┌────────
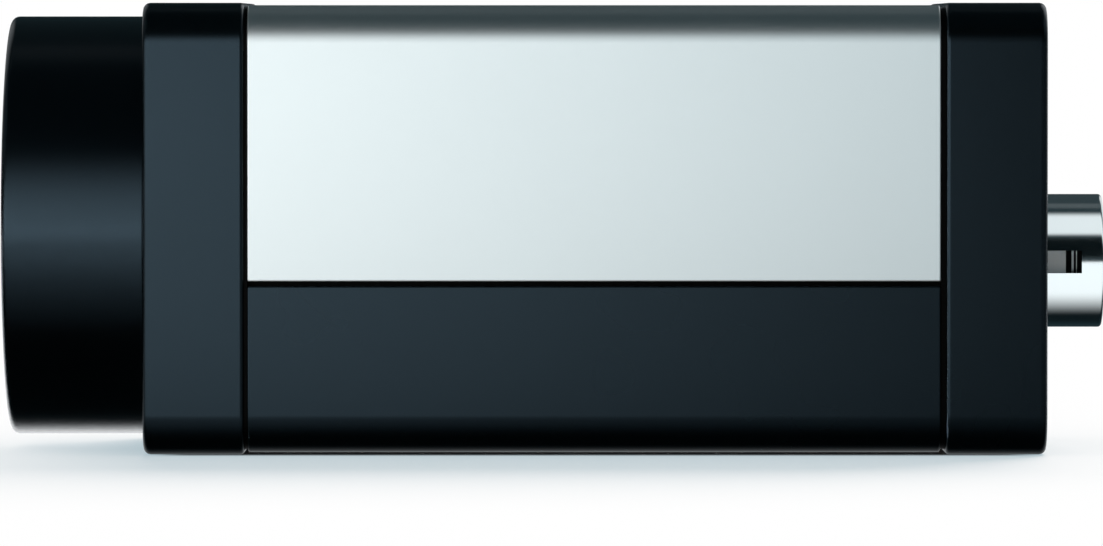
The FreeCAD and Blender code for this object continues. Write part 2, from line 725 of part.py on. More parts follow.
def transceiver_x():
    return X_JACK - TRANSFORMER_L


def inductor_x():
    """Midway between the transceiver and the tails of the jack's contacts."""
    tails = min(contact_tail_x(i) for i in range(CONTACT_COUNT)) - CONTACT_T
    return (transceiver_x() + TRANSCEIVER_W / 2 + tails) / 2


def power_inductor():
    """Shielded inductor with cut corners."""
    half = INDUCTOR_W / 2
    x = inductor_x()
    z = AXIS_Z + half + BOARD_GAP
    low = BOARD_LOW_Y - INDUCTOR_T
    body = box(x - half, x + half, low, BOARD_LOW_Y, z - half, z + half)
    upright = [e for e in body.Edges if e.BoundBox.YLength > INDUCTOR_T / 2]
    return body.makeChamfer(INDUCTOR_W / 5, upright)


def buffer_capacitors():
    """Two polymer capacitors on their square bases, below the contacts' tails."""
    z = contact_z(0) - CONTACT_W - BOARD_GAP - CAPACITOR_R
    first = transceiver_x() + OPTO_L / 2 + BOARD_GAP + CAPACITOR_R
    cans = []
    for x in (first, first + 2 * CAPACITOR_R + BOARD_GAP):
        base = box(x - CAPACITOR_R, x + CAPACITOR_R, BOARD_LOW_Y - CAPACITOR_BASE, BOARD_LOW_Y,
                   z - CAPACITOR_R, z + CAPACITOR_R)
        can = rod_y(BOARD_LOW_Y - CAPACITOR_L, BOARD_LOW_Y - CAPACITOR_BASE, x, z, CAPACITOR_R - SLIP)
        cans.append(base.fuse(can))
    return cans


def optocouplers():
    """Two optocouplers of the trigger lines, above and below the transceiver."""
    half_x, half_z = OPTO_L / 2, OPTO_H / 2
    x = transceiver_x()
    blocks = []
    for side in (-1, 1):
        z = AXIS_Z + side * (TRANSCEIVER_W / 2 + BOARD_GAP + half_z)
        block = box(x - half_x, x + half_x, BOARD_LOW_Y - OPTO_T, BOARD_LOW_Y, z - half_z, z + half_z)
        blocks.append(block)
    return blocks


def lamp_y():
    return BOARD_LOW_Y - LAMP_W / 2


def status_lamps():
    """Right-angle lamps at the board's rear edge, facing the light pipes."""
    half = LAMP_W / 2
    lamps = []
    for z in lamp_places():
        body = box(X_BOARD_BACK - LAMP_L, X_BOARD_BACK, lamp_y() - half, lamp_y() + half, z - half, z + half)
        lamps.append(body)
    return lamps


def light_bars(x_low, x_high, half):
    """Square bars in line with the lamps."""
    y = lamp_y()
    return [box(x_low, x_high, y - half, y + half, z - half, z + half) for z in lamp_places()]


def light_pipes():
    """Clear square bars through the rear plate, in front of the lamps."""
    return light_bars(X_BOARD_BACK + FIT, X_BACK, PIPE_W / 2)


# ---- network jack ----
def contact_z(i):
    return AXIS_Z + (i - (CONTACT_COUNT - 1) / 2) * CONTACT_PITCH


def contact_tail_x(i):
    """Tails stand in two rows."""
    return X_JACK + JACK_SHEET + CONTACT_PITCH * (2 if i % 2 else 4.5)


def contact_tail_places():
    return [(contact_tail_x(i), contact_z(i)) for i in range(CONTACT_COUNT)]


def contact_run_y():
    """Level of the contacts below the plug cavity's floor."""
    return FLOOR_Y - CONTACT_T * 2.5


def contact_bend_x():
    return X_BACK - JACK_SHEET - CONTACT_PITCH * 3


def network_jack_contacts():
    """Formed springs: tail, run under the floor, hairpin and the slanted contact length."""
    run = contact_run_y()
    bend = contact_bend_x()
    springs = []
    for i in range(CONTACT_COUNT):
        tail = contact_tail_x(i)
        z = contact_z(i)
        path = [
            (tail, BOARD_LOW_Y - CONTACT_TAIL),
            (tail, run),
            (bend - CONTACT_T, run),
            (bend + CONTACT_T, run + CONTACT_T),
            (bend + CONTACT_T, run + CONTACT_T * 2.5),
            (bend - CONTACT_T, run + CONTACT_T * 4),
            (bend - PLUG_L / 2, FLOOR_Y + PLUG_H * 0.36),
        ]
        springs.append(strip_along_z(path, CONTACT_T, z - CONTACT_W / 2, z + CONTACT_W / 2))
    return springs


def plug_outline(x_low, x_high, margin):
    """Stepped space of a network plug with its latch, widened by margin."""
    half = PLUG_W / 2 + margin
    latch = LATCH_W / 2 + margin
    tip = LATCH_TIP_W / 2 + margin
    y_plug = FLOOR_Y + PLUG_H + margin
    y_latch = y_plug + LATCH_H
    y_tip = y_latch + LATCH_TIP_H
    return fuse_all([
        box(x_low, x_high, FLOOR_Y - margin, y_plug, AXIS_Z - half, AXIS_Z + half),
        box(x_low, x_high, FLOOR_Y, y_latch, AXIS_Z - latch, AXIS_Z + latch),
        box(x_low, x_high, FLOOR_Y, y_tip, AXIS_Z - tip, AXIS_Z + tip),
    ])


def finger_spans():
    """Y spans of the two grounding fingers on each side of the mouth."""
    middle = FLOOR_Y + PLUG_H / 2
    spans = []
    for side in (-1, 1):
        centre = middle + side * FINGER_DY / 1.5
        spans.append((centre - FINGER_W / 2, centre + FINGER_W / 2))
    return spans


def shield_tab_spans():
    """Z spans of the shield's tabs through the board."""
    edge = JACK_H / 2
    return [(AXIS_Z - edge, AXIS_Z - edge + JACK_SHEET), (AXIS_Z + edge - JACK_SHEET, AXIS_Z + edge)]


def shield_tab_x():
    middle = (X_JACK + X_BOARD_BACK) / 2
    return middle - TAB_W / 2, middle + TAB_W / 2


def network_jack_shield():
    """Folded sheet can: open towards the board, with board tabs and a flanged mouth."""
    half = JACK_H / 2
    sheet = JACK_SHEET
    can = box(X_JACK, X_BACK, JACK_LOW_Y, JACK_HIGH_Y, AXIS_Z - half, AXIS_Z + half)
    inside = box(X_JACK + sheet, X_BACK - sheet, JACK_LOW_Y + sheet, JACK_HIGH_Y - sheet,
                 AXIS_Z - half + sheet, AXIS_Z + half - sheet)
    below = box(X_JACK + JACK_LIP, X_BACK - JACK_LIP, JACK_LOW_Y, JACK_LOW_Y + sheet,
                AXIS_Z - half + JACK_LIP, AXIS_Z + half - JACK_LIP)
    can = cut_all(can, [inside, below, plug_outline(X_BACK - sheet, X_BACK, FINGER_T)])
    pieces = [can]
    x_low, x_high = shield_tab_x()
    for low, high in shield_tab_spans():
        pieces.append(box(x_low, x_high, BOARD_LOW_Y - CONTACT_TAIL, JACK_LOW_Y, low, high))
    for low, high in finger_spans():
        for side in (-1, 1):
            pieces.append(shield_finger(side, low, high))
    return fuse_all(pieces)


def shield_finger(side, y_low, y_high):
    """Grounding spring folded in from the edge of the mouth."""
    edge = PLUG_W / 2 + FINGER_T
    path = [
        (X_BACK - JACK_SHEET, AXIS_Z + side * (edge + FINGER_T)),
        (X_BACK - JACK_SHEET - FINGER_L * 0.8, AXIS_Z + side * (edge - FINGER_T)),
        (X_BACK - JACK_SHEET - FINGER_L, AXIS_Z + side * (edge + FINGER_T)),
    ]
    root = sorted((AXIS_Z + side * edge, AXIS_Z + side * (edge + 2 * FINGER_T)))
    seat = box(X_BACK - JACK_SHEET - FINGER_T, X_BACK - JACK_SHEET, y_low, y_high, *root)
    return strip_along_y(path, FINGER_T, y_low, y_high).fuse(seat)


def network_jack_housing():
    """Moulded insert with the plug cavity, the contact slots and the finger pockets."""
    gap = FIT
    half = JACK_H / 2 - JACK_SHEET - gap
    x_low = X_JACK + JACK_SHEET + gap
    x_high = X_BACK - JACK_SHEET - gap
    body = box(x_low, x_high, JACK_LOW_Y + JACK_SHEET, JACK_HIGH_Y - JACK_SHEET - gap,
               AXIS_Z - half, AXIS_Z + half)
    tools = [plug_outline(X_BACK - JACK_SHEET - PLUG_L, x_high, 0)]
    slot = CONTACT_SLOT / 2
    slot_end = contact_bend_x() + CONTACT_PITCH
    for i in range(CONTACT_COUNT):
        z = contact_z(i)
        x_tail = contact_tail_x(i) - slot
        tools.append(box(x_tail, slot_end, JACK_LOW_Y, FLOOR_Y, z - slot, z + slot))
    deep = X_BACK - JACK_SHEET - FINGER_L - FINGER_W / 2
    for low, high in finger_spans():
        tools.append(box(deep, x_high, low - FIT, high + FIT, AXIS_Z - half, AXIS_Z + half))
    return cut_all(body, tools)


# ---- circular connector ----
def io_connector_shell():
    """Turned shell, pressed into the rear plate, with its latch windows and key."""
    rim = X_BACK + IO_REACH
    shell = turned([
        (X_IO_TAIL, IO_BORE_R),
        (X_IO_TAIL, IO_R),
        (rim - IO_RIM_EDGE, IO_R),
        (rim, IO_R - IO_RIM_EDGE),
        (rim, IO_BORE_R + IO_RIM_EDGE),
        (rim - IO_RIM_EDGE, IO_BORE_R),
    ], IO_Y, IO_Z)
    windows = []
    for i in range(IO_WINDOW_COUNT):
        half = IO_WINDOW_W / 2
        window = box(X_BACK - IO_WINDOW_ROOT, X_BACK + IO_WINDOW_L, IO_Y - IO_R - 1, IO_Y - IO_BORE_R / 2,
                     IO_Z - half, IO_Z + half)
        window.rotate(Vector(0, IO_Y, IO_Z), Vector(1, 0, 0), 360 * i / IO_WINDOW_COUNT)
        windows.append(window)
    shell = cut_all(shell, windows)
    key_low = IO_Z + IO_BORE_R - IO_KEY_H
    key = box(X_BACK + IO_WINDOW_L, rim - 2 * IO_RIM_EDGE, IO_Y - IO_KEY_W / 2, IO_Y + IO_KEY_W / 2,
              key_low, IO_Z + (IO_BORE_R + IO_R) / 2)
    return shell.fuse(key).removeSplitter()


def pin_places():
    step = 360 / IO_PIN_COUNT
    places = []
    for i in range(IO_PIN_COUNT):
        turn = math.radians(step * (i + 0.5))
        places.append((IO_Y + IO_PIN_CIRCLE_R * math.cos(turn), IO_Z + IO_PIN_CIRCLE_R * math.sin(turn)))
    return places


def io_connector_insulator():
    """Insulator with a shoulder against the shell's inner end."""
    face = X_BACK + IO_CORE_REACH
    core_r = IO_BORE_R - SLIP
    return turned([
        (X_IO_CORE, 0),
        (X_IO_CORE, IO_R),
        (X_IO_TAIL, IO_R),
        (X_IO_TAIL, core_r),
        (face, core_r),
        (face, 0),
    ], IO_Y, IO_Z)


def io_connector_pins():
    """Contact pins in front of the insulator's face."""
    face = X_BACK + IO_CORE_REACH
    return [hexagon_x(face, face + IO_PIN_REACH, y, z, 2 * IO_PIN_R) for y, z in pin_places()]


def io_board():
    """Small board behind the insulator, soldered to the interface board at its edge."""
    half = IO_BOARD_H / 2
    low = IO_Y - IO_R - BOARD_GAP
    return box(X_IO_BOARD, X_IO_CORE, low, BOARD_LOW_Y, IO_Z - half, IO_Z + half)


# ---- one file for each kind of piece ----
def pieces():
    link_plug, link_socket = board_link()
    return {
        "lens_mount_ring": lens_mount_ring(),
        "filter_glass": filter_glass(),
        "front_plate": front_plate(),
        "upper_cover": upper_cover(),
        "lower_tray": lower_tray(),
        "rear_plate": rear_plate(),
        "rear_screws": rear_screws(),
        "sensor_package": sensor_package(),
        "sensor_die": sensor_die(),
        "sensor_cover_glass": sensor_cover_glass(),
        "sensor_seal_frame": sensor_seal_frame(),
        "sensor_board": upright_board(X_SENSOR_BOARD),
        "board_spacers": [board_spacer(y, z) for y, z in post_places()],
        "board_screws": [board_screw(y, z) for y, z in post_places()],
        "board_link_plug": link_plug,
        "board_link_socket": link_socket,
        "processor_board": upright_board(X_PROCESSOR_BOARD),
        "image_processor_chip": image_processor_chip(),
        "memory_chips": memory_chips(),
        "thermal_pad": thermal_pad(),
        "heat_bridge": heat_bridge(),
        "interface_socket": interface_socket(),
        "interface_board": interface_board(),
        "network_transformer": network_transformer(),
        "network_transceiver_chip": network_transceiver_chip(),
        "power_inductor": power_inductor(),
        "buffer_capacitors": buffer_capacitors(),
        "optocouplers": optocouplers(),
        "status_lamps": status_lamps(),
        "light_pipes": light_pipes(),
        "network_jack_shield": network_jack_shield(),
        "network_jack_housing": network_jack_housing(),
        "network_jack_contacts": network_jack_contacts(),
        "io_connector_shell": io_connector_shell(),
        "io_connector_insulator": io_connector_insulator(),
        "io_connector_pins": io_connector_pins(),
        "io_board": io_board(),
    }


def main():
    os.makedirs("parts", exist_ok=True)
    for node, shape in pieces().items():
        if isinstance(shape, list):
            shape = Part.makeCompound(shape)
        shape.exportStep("parts/" + node + ".step")


main()
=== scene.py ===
"""Machine vision camera: detailed pieces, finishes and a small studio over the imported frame."""

import math

import bmesh
import bpy
from bpy.props import FloatProperty, FloatVectorProperty, IntProperty, PointerProperty
from mathutils import Matrix, Vector


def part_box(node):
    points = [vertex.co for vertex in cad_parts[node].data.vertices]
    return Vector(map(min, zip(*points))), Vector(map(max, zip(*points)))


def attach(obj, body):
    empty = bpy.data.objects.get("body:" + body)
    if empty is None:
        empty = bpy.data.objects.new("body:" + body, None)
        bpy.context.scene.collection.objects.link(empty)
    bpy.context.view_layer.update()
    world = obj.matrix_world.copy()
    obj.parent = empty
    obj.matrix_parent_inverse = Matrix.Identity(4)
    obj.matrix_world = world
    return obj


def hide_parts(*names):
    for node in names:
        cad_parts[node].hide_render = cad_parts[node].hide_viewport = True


bl_info = {
    "name": "Machine Vision Camera",
    "version": (1, 0, 0),
    "blender": (4, 5, 0),
    "location": "3D View > Sidebar > Camera Part",
    "description": "Dresses a machine vision camera: turned nose, plates, covers, connectors and stage",
    "category": "Object",
}

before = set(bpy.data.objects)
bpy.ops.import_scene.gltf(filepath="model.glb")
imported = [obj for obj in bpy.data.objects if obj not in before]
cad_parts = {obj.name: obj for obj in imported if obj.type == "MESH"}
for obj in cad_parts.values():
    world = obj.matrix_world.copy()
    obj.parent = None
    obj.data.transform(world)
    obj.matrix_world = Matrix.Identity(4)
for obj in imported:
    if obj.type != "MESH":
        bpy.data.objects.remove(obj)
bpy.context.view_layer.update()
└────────
§ **Instructions for the task**
Nothing but the lines from the one with "for node, shape" to the one with "before = set(bpy.data.objects)" should be echoed, both of them included, exactly as written.

§ **The reply**
    for node, shape in pieces().items():
        if isinstance(shape, list):
            shape = Part.makeCompound(shape)
        shape.exportStep("parts/" + node + ".step")


main()
=== scene.py ===
"""Machine vision camera: detailed pieces, finishes and a small studio over the imported frame."""

import math

import bmesh
import bpy
from bpy.props import FloatProperty, FloatVectorProperty, IntProperty, PointerProperty
from mathutils import Matrix, Vector


def part_box(node):
    points = [vertex.co for vertex in cad_parts[node].data.vertices]
    return Vector(map(min, zip(*points))), Vector(map(max, zip(*points)))


def attach(obj, body):
    empty = bpy.data.objects.get("body:" + body)
    if empty is None:
        empty = bpy.data.objects.new("body:" + body, None)
        bpy.context.scene.collection.objects.link(empty)
    bpy.context.view_layer.update()
    world = obj.matrix_world.copy()
    obj.parent = empty
    obj.matrix_parent_inverse = Matrix.Identity(4)
    obj.matrix_world = world
    return obj


def hide_parts(*names):
    for node in names:
        cad_parts[node].hide_render = cad_parts[node].hide_viewport = True


bl_info = {
    "name": "Machine Vision Camera",
    "version": (1, 0, 0),
    "blender": (4, 5, 0),
    "location": "3D View > Sidebar > Camera Part",
    "description": "Dresses a machine vision camera: turned nose, plates, covers, connectors and stage",
    "category": "Object",
}

before = set(bpy.data.objects)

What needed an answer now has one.